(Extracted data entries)
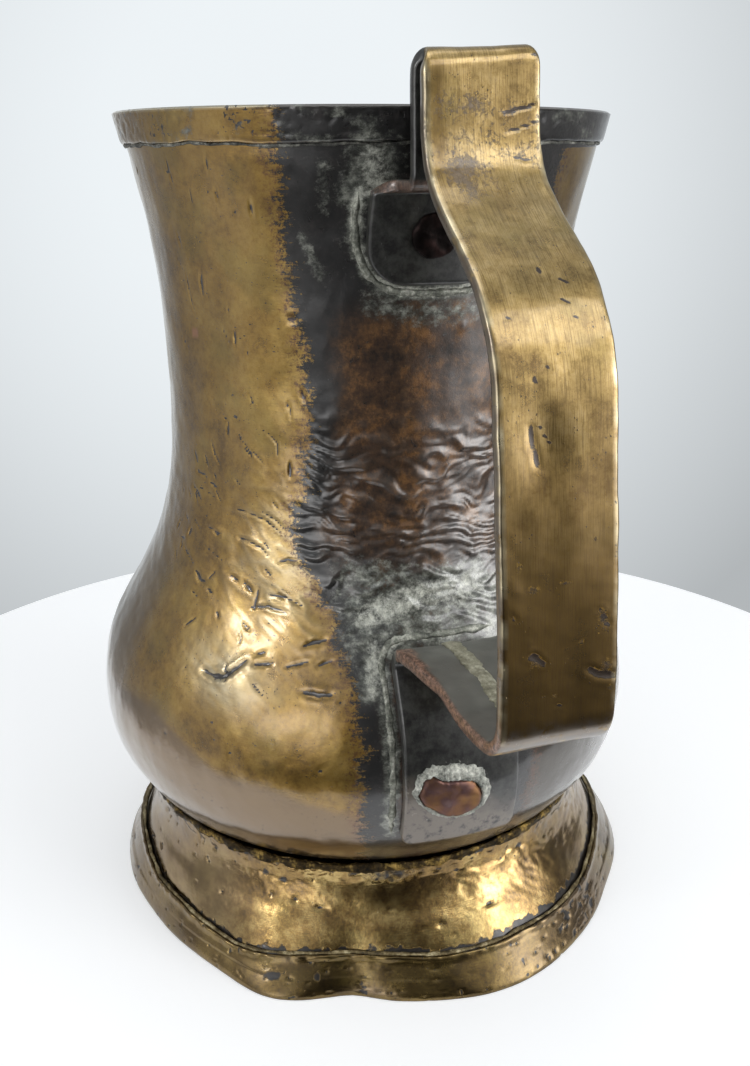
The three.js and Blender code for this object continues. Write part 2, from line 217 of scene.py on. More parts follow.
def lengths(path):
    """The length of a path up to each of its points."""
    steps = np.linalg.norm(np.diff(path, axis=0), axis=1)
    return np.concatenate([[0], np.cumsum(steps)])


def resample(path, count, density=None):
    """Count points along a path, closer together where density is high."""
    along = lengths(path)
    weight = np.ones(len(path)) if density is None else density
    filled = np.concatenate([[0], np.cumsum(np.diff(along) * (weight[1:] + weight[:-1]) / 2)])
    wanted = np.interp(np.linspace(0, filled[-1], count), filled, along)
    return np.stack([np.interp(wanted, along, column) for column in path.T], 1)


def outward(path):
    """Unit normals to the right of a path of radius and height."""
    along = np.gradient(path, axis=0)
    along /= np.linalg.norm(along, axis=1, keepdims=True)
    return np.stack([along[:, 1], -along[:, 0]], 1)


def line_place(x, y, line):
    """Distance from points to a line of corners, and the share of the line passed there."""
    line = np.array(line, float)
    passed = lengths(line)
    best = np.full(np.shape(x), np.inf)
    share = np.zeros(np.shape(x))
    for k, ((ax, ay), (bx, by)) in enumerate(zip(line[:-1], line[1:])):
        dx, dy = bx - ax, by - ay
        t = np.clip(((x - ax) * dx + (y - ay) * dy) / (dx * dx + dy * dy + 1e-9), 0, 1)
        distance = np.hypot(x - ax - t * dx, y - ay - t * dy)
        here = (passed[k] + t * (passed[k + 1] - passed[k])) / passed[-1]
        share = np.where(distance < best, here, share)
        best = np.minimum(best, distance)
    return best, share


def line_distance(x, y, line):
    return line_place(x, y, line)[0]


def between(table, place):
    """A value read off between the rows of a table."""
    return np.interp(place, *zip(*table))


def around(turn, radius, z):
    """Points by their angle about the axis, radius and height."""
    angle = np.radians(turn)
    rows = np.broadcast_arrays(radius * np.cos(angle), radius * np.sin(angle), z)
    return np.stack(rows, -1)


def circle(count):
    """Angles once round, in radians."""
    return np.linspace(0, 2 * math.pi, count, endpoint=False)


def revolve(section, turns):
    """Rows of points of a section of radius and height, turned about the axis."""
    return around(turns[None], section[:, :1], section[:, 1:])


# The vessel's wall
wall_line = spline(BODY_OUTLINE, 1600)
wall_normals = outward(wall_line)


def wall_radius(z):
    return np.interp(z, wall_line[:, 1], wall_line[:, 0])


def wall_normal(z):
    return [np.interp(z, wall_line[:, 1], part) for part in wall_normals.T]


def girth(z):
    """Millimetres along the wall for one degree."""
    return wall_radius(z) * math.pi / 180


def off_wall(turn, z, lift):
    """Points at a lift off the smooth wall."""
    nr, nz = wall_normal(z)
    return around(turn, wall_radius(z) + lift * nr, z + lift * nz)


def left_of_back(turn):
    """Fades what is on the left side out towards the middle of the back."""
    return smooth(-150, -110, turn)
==
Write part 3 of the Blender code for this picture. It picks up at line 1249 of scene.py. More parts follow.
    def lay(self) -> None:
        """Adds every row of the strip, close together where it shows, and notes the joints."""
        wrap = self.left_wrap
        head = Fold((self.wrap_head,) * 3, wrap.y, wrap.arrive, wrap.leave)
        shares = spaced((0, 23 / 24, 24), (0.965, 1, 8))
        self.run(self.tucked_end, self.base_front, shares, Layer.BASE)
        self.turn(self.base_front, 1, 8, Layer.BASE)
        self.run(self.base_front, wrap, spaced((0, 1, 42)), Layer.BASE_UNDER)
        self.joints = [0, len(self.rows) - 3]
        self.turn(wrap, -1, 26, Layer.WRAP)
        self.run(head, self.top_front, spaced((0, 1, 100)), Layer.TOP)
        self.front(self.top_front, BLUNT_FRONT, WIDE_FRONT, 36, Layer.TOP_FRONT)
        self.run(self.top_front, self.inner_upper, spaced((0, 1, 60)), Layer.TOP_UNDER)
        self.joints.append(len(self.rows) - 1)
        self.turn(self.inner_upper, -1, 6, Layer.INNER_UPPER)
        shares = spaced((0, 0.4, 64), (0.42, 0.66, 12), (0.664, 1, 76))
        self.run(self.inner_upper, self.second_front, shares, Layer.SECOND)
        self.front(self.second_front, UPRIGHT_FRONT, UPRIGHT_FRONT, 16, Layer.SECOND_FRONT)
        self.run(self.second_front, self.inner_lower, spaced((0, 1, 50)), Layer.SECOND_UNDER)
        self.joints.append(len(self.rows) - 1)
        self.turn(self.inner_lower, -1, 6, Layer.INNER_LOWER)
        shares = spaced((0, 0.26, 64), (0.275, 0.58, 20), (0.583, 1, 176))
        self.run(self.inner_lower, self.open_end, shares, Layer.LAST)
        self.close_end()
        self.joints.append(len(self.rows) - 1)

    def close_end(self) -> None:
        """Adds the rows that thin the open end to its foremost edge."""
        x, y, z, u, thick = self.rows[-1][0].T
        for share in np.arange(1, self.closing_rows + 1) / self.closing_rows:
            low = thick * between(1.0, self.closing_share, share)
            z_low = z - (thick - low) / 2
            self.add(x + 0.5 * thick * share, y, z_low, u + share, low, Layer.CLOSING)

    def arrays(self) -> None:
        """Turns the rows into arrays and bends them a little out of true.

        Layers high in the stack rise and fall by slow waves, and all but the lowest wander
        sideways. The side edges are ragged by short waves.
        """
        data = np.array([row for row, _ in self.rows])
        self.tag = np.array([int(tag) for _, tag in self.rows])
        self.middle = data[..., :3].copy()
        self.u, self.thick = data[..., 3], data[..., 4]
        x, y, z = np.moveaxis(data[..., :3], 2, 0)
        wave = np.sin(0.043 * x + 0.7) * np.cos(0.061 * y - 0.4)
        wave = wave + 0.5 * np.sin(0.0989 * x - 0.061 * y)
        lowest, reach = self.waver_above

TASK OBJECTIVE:
Retype, exactly and in full, the lines above from the one containing "The three.js and" through the one containing "return np.concatenate([[0], np.cumsum(steps)])".

RESPONSE TO THIS EXERCISE:
The three.js and Blender code for this object continues. Write part 2, from line 217 of scene.py on. More parts follow.
def lengths(path):
    """The length of a path up to each of its points."""
    steps = np.linalg.norm(np.diff(path, axis=0), axis=1)
    return np.concatenate([[0], np.cumsum(steps)])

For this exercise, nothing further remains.